## Supplied material

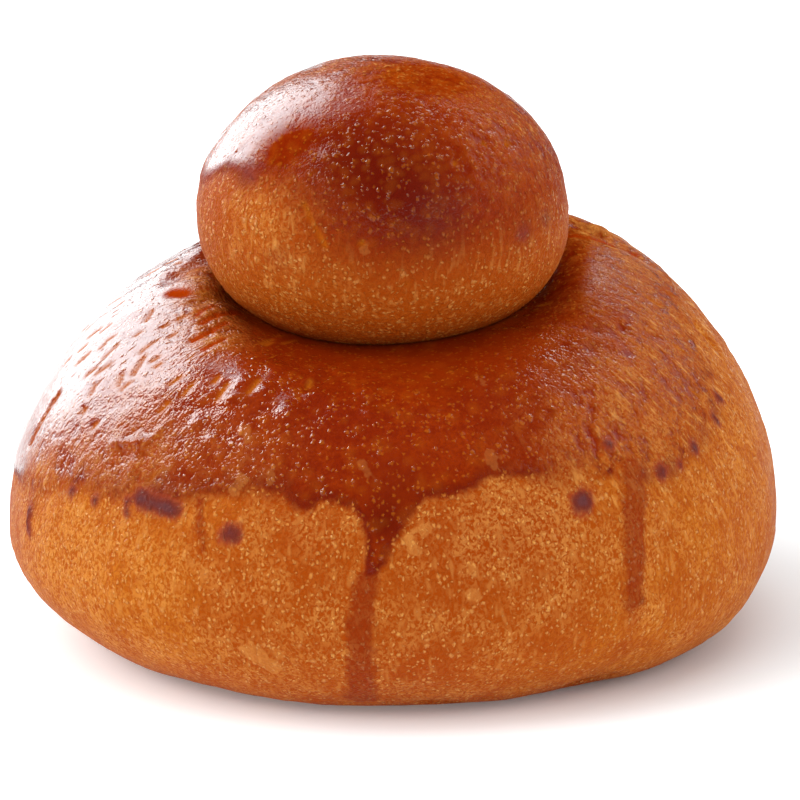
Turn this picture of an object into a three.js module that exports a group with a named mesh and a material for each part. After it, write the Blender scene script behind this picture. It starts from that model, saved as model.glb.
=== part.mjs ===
// A brioche with a topknot: a domed bun, with a smaller ball of dough baked onto it.
//
// The loaf is one closed skin, because the two pieces of dough bake into one. Rings of points start at the
// middle of the flat foot, go out round the rolled edge, over the dome to the seam under the topknot, and
// then round the topknot to its crown. Each ring is worked out from the named sizes below.
//
// Millimetres and degrees, +Z up. The origin is the middle of the foot, and -Y is the front.

import * as THREE from 'three';

// ---- the bun ----

const BUN_RADIUS = 49.8; // mean radius of the widest ring
const BUN_WIDEST_HEIGHT = 14.2; // of that ring above the foot
const BUN_FOOT_RADIUS = 36.2; // where the rolled edge leaves the baking sheet
const BUN_DOME_RISE = 39.2; // of the bare dome above the widest ring
const DOME_FULLNESS = 0.9; // 1 gives a quarter ellipse, less a fuller shoulder
const EDGE_OUT_POWER = 1.25; // how the rolled edge swings out
const EDGE_UP_POWER = 1.1; // and how it lifts

// A hand-rolled ring is its mean size and a few slow waves: the number of crests, their height, and the
// direction in which the first crest points.
const WIDEST_WAVES = [{ crests: 2, height: 1.25, towards: 35 }];
const FOOT_WAVES = [
  { crests: 1, height: 3.0, towards: 52 },
  { crests: 3, height: 1.1, towards: 5 },
];
const DOME_WAVES = [
  { crests: 1, height: 3.0, towards: 78 },
  { crests: 2, height: 1.2, towards: 0 },
];

// Low swells that push the crust out from the heart of the bun.
const HEART_HEIGHT = 20.2;
const BUN_SWELLS = [
  { x: 44, y: -6, z: 30, spread: 12, height: 0.3 }, // right shoulder
  { x: 30, y: 12, z: 46, spread: 14, height: 0.75 }, // behind the topknot, on the right
  { x: 40, y: -28, z: 6, spread: 15, height: 0.85 }, // rolled edge, front right
];
const SWELL_FADE = 0.2; // share of the dome's climb over which a swell dies out below the seam
const FOOT_FADE = 4; // height over which a swell may start to lift or lower the crust

// ---- the topknot ----

const KNOT_RADIUS = 23.8;
const KNOT_HALF_HEIGHT = 18.2;
const KNOT_CENTRE = new THREE.Vector3(-1.3, -6.8, 57.5);
const KNOT_LEAN = -3.4; // turn about +Y, so that it leans to the left

// Swells by direction from the centre of the topknot. A negative height is a flat place.
const KNOT_SWELLS = [
  { azimuth: 205, elevation: -25, spread: 32, height: 0.45 },
  { azimuth: 335, elevation: -25, spread: 32, height: 1.4 },
  { azimuth: 30, elevation: 35, spread: 30, height: -0.75 },
  { azimuth: 0, elevation: 0, spread: 30, height: -1.15 },
  { azimuth: 270, elevation: -35, spread: 34, height: 0.7 },
  { azimuth: 110, elevation: 50, spread: 25, height: 1.1 },
];

// ---- the seam and the hollow that the topknot sits in ----

const FRONT = 270; // the azimuth of -Y
const SEAM_ANGLE = 133; // from the topknot's crown down to the seam
const SEAM_FRONT_DROP = 10; // more at the front, less at the back
const HOLLOW_WIDTH = 3.5; // over which the dome dips to the seam
const HOLLOW_FRONT_WIDTH = 8.5; // more at the front
const HOLLOW_FRONT_SPREAD = 50; // over which that goes away to either side

// Puckers where the dough folded as the topknot was pressed in: valleys that run outwards. Their ends are
// given as azimuth and radius round the topknot's axis.
const PUCKERS = [
  { inner: [163, 22.5], outer: [176, 27], width: 1.6, depth: 0.9 },
  { inner: [178, 18.5], outer: [195, 24], width: 1.4, depth: 0.6 },
  { inner: [32, 26], outer: [25, 30], width: 1.4, depth: 0.9 },
  { inner: [23, 31], outer: [20, 35.5], width: 1.5, depth: 0.9 },
  { inner: [62, 20], outer: [58, 29], width: 1.8, depth: 0.8 },
  { inner: [88, 19], outer: [93, 27], width: 1.9, depth: 1.0 },
  { inner: [121, 20], outer: [117, 31], width: 1.7, depth: 0.9 },
  { inner: [143, 20], outer: [150, 27], width: 1.8, depth: 0.7 },
];
const PUCKER_FADE = 0.06; // share of the climb over which a pucker dies out at the seam

// ---- how finely the skin is cut ----

const COLUMNS = 104;
const FOOT_RINGS = 2;
const EDGE_RINGS = 9;
const DOME_RINGS = 20;
const KNOT_RINGS = 24;

const radians = THREE.MathUtils.degToRad;
const smooth = (share) => THREE.MathUtils.smoothstep(share, 0, 1);
const bell = (distance, spread) => Math.exp(-((distance / spread) ** 2));

// A mean size with its waves, in the direction theta.
function uneven(mean, waves, theta) {
  return waves.reduce(
    (size, wave) => size + wave.height * Math.cos(wave.crests * (theta - radians(wave.towards))),
    mean,
  );
}

const widestRadius = (theta) => uneven(BUN_RADIUS, WIDEST_WAVES, theta);
const footRadius = (theta) => uneven(BUN_FOOT_RADIUS, FOOT_WAVES, theta);
const domeRise = (theta) => uneven(BUN_DOME_RISE, DOME_WAVES, theta);
const frontness = (theta) => Math.cos(theta - radians(FRONT));
const seamAngle = (theta) => radians(SEAM_ANGLE + SEAM_FRONT_DROP * frontness(theta));

// How wide the hollow is: widest at the front, by a bell of the turn away from it.
function hollowWidth(theta) {
  const turned = Math.acos(frontness(theta));
  return HOLLOW_WIDTH + HOLLOW_FRONT_WIDTH * bell(turned, radians(HOLLOW_FRONT_SPREAD));
}

// The unit ray with an azimuth round +Z and an elevation above the level, both in radians.
function rayAt(azimuth, elevation) {
  return new THREE.Vector3(
    Math.cos(elevation) * Math.cos(azimuth),
    Math.cos(elevation) * Math.sin(azimuth),
    Math.sin(elevation),
  );
}

// A point of the topknot, theta round its axis and tilt down from its crown: an ellipsoid, swollen by the
// bells of its swells, then leaned and set in place.
function knotPoint(theta, tilt) {
  const ray = rayAt(theta, Math.PI / 2 - tilt);
  const growth = KNOT_SWELLS.reduce((sum, swell) => {
    const apart = ray.angleTo(rayAt(radians(swell.azimuth), radians(swell.elevation)));
    return sum + (swell.height / KNOT_RADIUS) * bell(apart, radians(swell.spread));
  }, 1);
  return ray
    .multiply(new THREE.Vector3(KNOT_RADIUS, KNOT_RADIUS, KNOT_HALF_HEIGHT))
    .multiplyScalar(growth)
    .applyAxisAngle(new THREE.Vector3(0, 1, 0), radians(KNOT_LEAN))
    .add(KNOT_CENTRE);
}

// The flat foot: a disc, reach going from its middle to its rim.
function footPoint(theta, reach) {
  const radius = reach * footRadius(theta);
  return new THREE.Vector3(radius * Math.cos(theta), radius * Math.sin(theta), 0);
}

// The rolled edge: from the foot's rim out and up to the widest ring, as turn goes from 0 to 1.
function edgePoint(theta, turn) {
  const angle = (turn * Math.PI) / 2;
  const foot = footRadius(theta);
  const radius = foot + (widestRadius(theta) - foot) * Math.sin(angle) ** EDGE_OUT_POWER;
  const height = BUN_WIDEST_HEIGHT * (1 - Math.cos(angle) ** EDGE_UP_POWER);
  return new THREE.Vector3(radius * Math.cos(theta), radius * Math.sin(theta), height);
}

// The dome: from the widest ring up to the seam, as climb goes from 0 to 1. The columns swing towards the
// topknot's off-centre axis on the way, and a bell-shaped hollow takes the dome down to the seam.
function domePoint(theta, climb) {
  const seam = knotPoint(theta, seamAngle(theta));
  const seamTheta = Math.atan2(seam.y, seam.x);
  const seamRadius = Math.hypot(seam.x, seam.y);
  const swing = THREE.MathUtils.euclideanModulo(seamTheta - theta + Math.PI, 2 * Math.PI) - Math.PI;
  const azimuth = theta + swing * smooth(climb);
  const fullAngle = Math.acos((seamRadius / widestRadius(seamTheta)) ** (1 / DOME_FULLNESS));
  const radius = widestRadius(azimuth) * Math.cos(climb * fullAngle) ** DOME_FULLNESS;
  const bareHeight = BUN_WIDEST_HEIGHT + domeRise(azimuth) * Math.sin(climb * fullAngle);
  const bareSeamHeight = BUN_WIDEST_HEIGHT + domeRise(seamTheta) * Math.sin(fullAngle);
  const dip = (seam.z - bareSeamHeight) * bell(radius - seamRadius, hollowWidth(azimuth));
  return new THREE.Vector3(radius * Math.cos(azimuth), radius * Math.sin(azimuth), bareHeight + dip);
}

// The bun's swells. They die out towards the seam, and close to the foot they push sideways alone.
function swellBun(point, climb) {
  const push = BUN_SWELLS.reduce((sum, { x, y, z, spread, height }) => {
    const apart = point.distanceTo(new THREE.Vector3(x, y, z));
    return sum + height * bell(apart, spread);
  }, 0);
  const outwards = point.clone().sub(new THREE.Vector3(0, 0, HEART_HEIGHT)).normalize();
  outwards.z *= smooth(point.z / FOOT_FADE);
  return point.addScaledVector(outwards, push * smooth((1 - climb) / SWELL_FADE));
}

// The end of a pucker, seen from above.
function puckerEnd([azimuth, radius]) {
  return new THREE.Vector2(
    KNOT_CENTRE.x + radius * Math.cos(radians(azimuth)),
    KNOT_CENTRE.y + radius * Math.sin(radians(azimuth)),
  );
}

// The puckers, each a bell-shaped valley along the straight line between its ends.
function pucker(point, climb) {
  const place = new THREE.Vector2(point.x, point.y);
  const fade = smooth((1 - climb) / PUCKER_FADE);
  for (const { inner, outer, width, depth } of PUCKERS) {
    const start = puckerEnd(inner);
    const run = puckerEnd(outer).sub(start);
    const share = THREE.MathUtils.clamp(place.clone().sub(start).dot(run) / run.lengthSq(), 0, 1);
    const apart = place.distanceTo(start.addScaledVector(run, share));
    point.z -= depth * fade * bell(apart, width);
  }
  return point;
}

// One ring of points, counted anticlockwise from +X as seen from above.
function ring(pointAt) {
  return Array.from({ length: COLUMNS }, (_, column) => pointAt((2 * Math.PI * column) / COLUMNS));
}

function loafRings() {
  const rings = [];
  for (let k = 1; k < FOOT_RINGS; k += 1) {
    rings.push(ring((theta) => footPoint(theta, k / FOOT_RINGS)));
  }
  for (let k = 0; k < EDGE_RINGS; k += 1) {
    rings.push(ring((theta) => swellBun(edgePoint(theta, k / EDGE_RINGS), 0)));
  }
  for (let k = 0; k < DOME_RINGS; k += 1) {
    const climb = k / DOME_RINGS;
    rings.push(ring((theta) => pucker(swellBun(domePoint(theta, climb), climb), climb)));
  }
  for (let k = KNOT_RINGS; k > 0; k -= 1) {
    rings.push(ring((theta) => knotPoint(theta, (seamAngle(theta) * k) / KNOT_RINGS)));
  }
  return rings;
}

// A closed skin: the rings joined by quads, each cut in two, with a fan to a single point at either end.
function closedSkin(bottom, rings, top) {
  const points = [bottom, ...rings.flat(), top];
  const last = points.length - 1;
  const at = (row, column) => 1 + row * COLUMNS + (column % COLUMNS);
  const faces = [];
  for (let column = 0; column < COLUMNS; column += 1) {
    faces.push(0, at(0, column + 1), at(0, column));
    for (let row = 0; row + 1 < rings.length; row += 1) {
      const corner = at(row, column);
      const beside = at(row, column + 1);
      const above = at(row + 1, column);
      const across = at(row + 1, column + 1);
      faces.push(corner, beside, across, corner, across, above);
    }
    faces.push(last, at(rings.length - 1, column), at(rings.length - 1, column + 1));
  }
  const geometry = new THREE.BufferGeometry().setFromPoints(points);
  geometry.setIndex(faces);
  geometry.computeVertexNormals();
  return geometry;
}

const eggWashedCrust = new THREE.MeshStandardMaterial({
  name: 'egg-washed crust',
  color: 0xb5602a,
  roughness: 0.38,
  metalness: 0,
});

const brioche = new THREE.Mesh(
  closedSkin(new THREE.Vector3(0, 0, 0), loafRings(), knotPoint(0, 0)),
  eggWashedCrust,
);
brioche.name = 'brioche';

const group = new THREE.Group();
group.add(brioche);

export default group;
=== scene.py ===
"""A brioche with a topknot: an egg-washed bun of rich dough, with a smaller ball baked onto it.

Shapes are worked out in millimetres and put into the meshes in metres. +Z is up, the origin is the middle
of the flat foot, and -Y is the front. Angles are in degrees where they are written down. An azimuth is
counted anticlockwise from +X as seen from above, so 270 is the front.
"""

import math

import bpy
import numpy as np
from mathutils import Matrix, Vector


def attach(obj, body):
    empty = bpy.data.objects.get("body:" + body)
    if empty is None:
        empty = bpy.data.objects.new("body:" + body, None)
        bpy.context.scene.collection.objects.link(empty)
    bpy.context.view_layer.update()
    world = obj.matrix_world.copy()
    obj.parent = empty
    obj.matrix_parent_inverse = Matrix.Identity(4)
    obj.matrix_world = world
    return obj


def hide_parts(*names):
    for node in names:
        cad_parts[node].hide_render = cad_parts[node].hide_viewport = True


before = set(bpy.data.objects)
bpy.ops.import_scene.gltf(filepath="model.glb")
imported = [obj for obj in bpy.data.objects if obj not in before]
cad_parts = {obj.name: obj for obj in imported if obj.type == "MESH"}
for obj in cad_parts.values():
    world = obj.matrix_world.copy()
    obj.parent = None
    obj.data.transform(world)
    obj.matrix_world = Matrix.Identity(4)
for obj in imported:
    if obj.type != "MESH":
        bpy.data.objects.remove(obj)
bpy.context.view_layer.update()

bl_info = {
    "name": "Brioche with a topknot",
    "version": (1, 0, 0),
    "blender": (4, 5, 0),
    "location": "3D View > Sidebar > Brioche",
    "description": "Makes an egg-washed brioche with a topknot, and a plain stage for it",
    "category": "Mesh",
}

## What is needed
In the listing, find each line with the string "data" and copy it.

## Reply
    empty = bpy.data.objects.get("body:" + body)
        empty = bpy.data.objects.new("body:" + body, None)
before = set(bpy.data.objects)
imported = [obj for obj in bpy.data.objects if obj not in before]
    obj.data.transform(world)
        bpy.data.objects.remove(obj)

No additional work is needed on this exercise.